I met Japanese on my first visit to Negril in 1989. he sold me a paper on da beach at the old Negril gardens and from that day until the the day he died we were best of friends. we talked on a weekly basis, and although he had a tough life, he was rich in character and a humble gentleman.
I have many a story to tell, and will..i also hope a lot of you will share a story on him..
as for the burial, a wonderful lady from the observer miss lily gayle has taken charge to see he has a proper funeral and burial in Negril.
at this time she is unable to find any living relatives. she travelled to the dias area where he came from, but was only able to find someone who knew of him when he came to visit his father years ago. without a relative to claim body lily will have to go through mountain of paperwork. if anyone has any information on any relatives could you contact me  or miss lily at gaylel@jamaicaobserver.com
she is hoping to have service at church of god in Negril and burial in the red ground, but without knowing when she can claim body, it will be a while.
any info from anyone in the real Negril community would be appreciated.
thank you

----------


## rooster

I'm so sadden to hear this...always bought my paper from him on the beach for years...once he saw me chill'in on my lounger he'd come over & make sure I got the Observer...even gave me credit many times if he caught me on my beach walk with no money...til he made the reverse trip back & I'd take care of him them..plus extra $..always!! Hard working man.

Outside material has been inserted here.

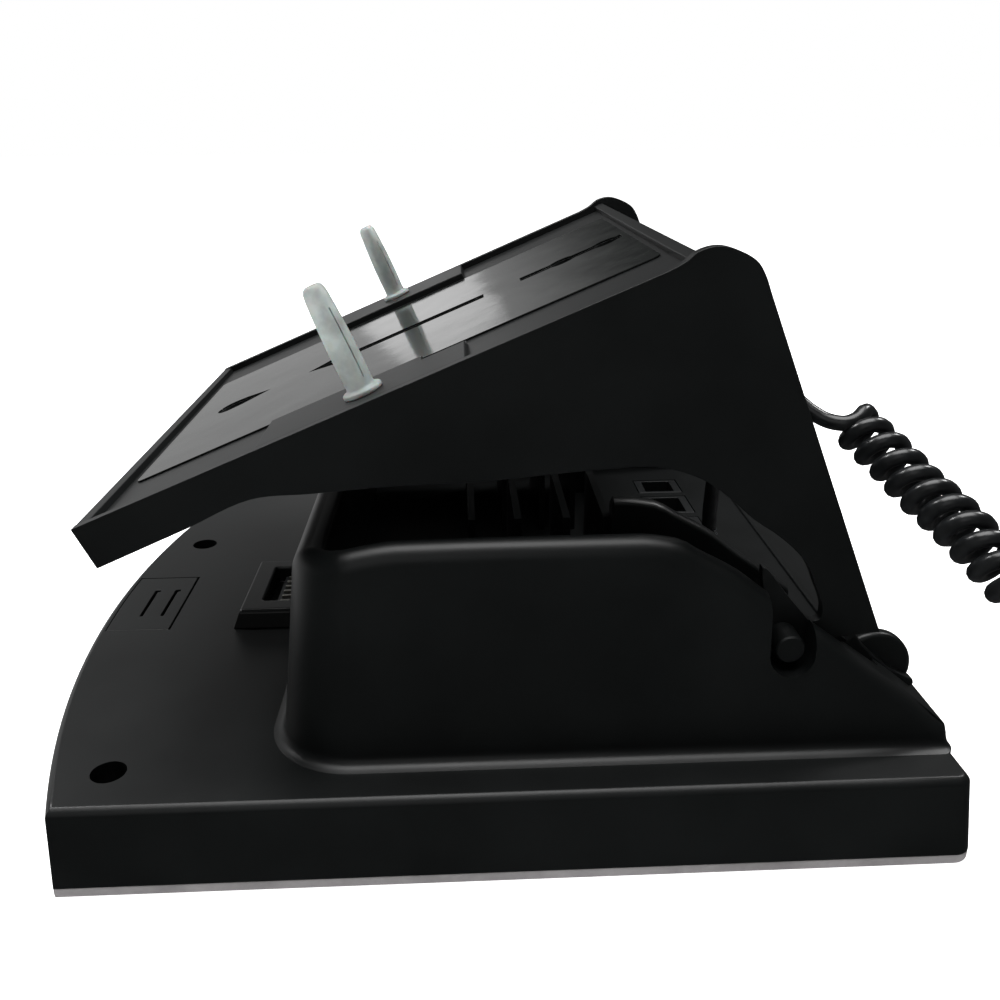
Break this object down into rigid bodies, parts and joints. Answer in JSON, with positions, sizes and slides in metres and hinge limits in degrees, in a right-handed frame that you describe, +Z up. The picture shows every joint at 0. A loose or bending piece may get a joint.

He'll be very missed.

----------


## Mtig

Very sad to hear the news. We have been regulars of Japanese for many years. Every year my wife would give Japanese a stack of magazines that she brought to read on the beach. He remembered every year and looked forward to picking them up for resale.

----------


## Yardie

May he rest in peace.   Always had a big smile on his face when he saw us.  A genuine, honest, kind and gentle soul who will be truly missed.

----------


## ekfa51

a real gentleman

----------


## Stoners6

Sad to hear. He was a hard working guy. Always got my paper from him. Rest in peace my man.

----------


## Shaggy

RIP my friend will miss getting my paper from him, I had been getting my paper from him for as long as iv been going to Jamaica

----------


## JahCruiser

Sad indeed
Was looking forward to seeing him in January
An honest hard working soul who will be missed by many

----------


## justchuck

Sad news.  I remember buying a paper from him many times over the years.

----------


## Bossman

It's a sad day. I'd give him 1000j the first day and he would bring my paper every day. If I was gone he would leave it on the veranda for me. When he would see me down the beach he would let me know he dropped it off. He was a kind hard working man. The beach has lost one of the best. R.I.P. my friend.

----------


## jap's buddy

UPDATE...an autopsy on Japanese is tentatively scheduled for next Monday..after that miss lily can hopefully claim the body and we can plan his funeral.
nothing is firm yet, but sat. January 10 is what miss lily is looking at as long as things progress smoothly..there will be a church service in Negril and she has tentatively arranged for a cemetery plot in the red ground, but cannot be finalized until she has control of body..
Jamaica red tape is pretty annoying, but rest assured we will give jap a proper send off..
their will be a story in observer west when plans set, and I will update here..

----------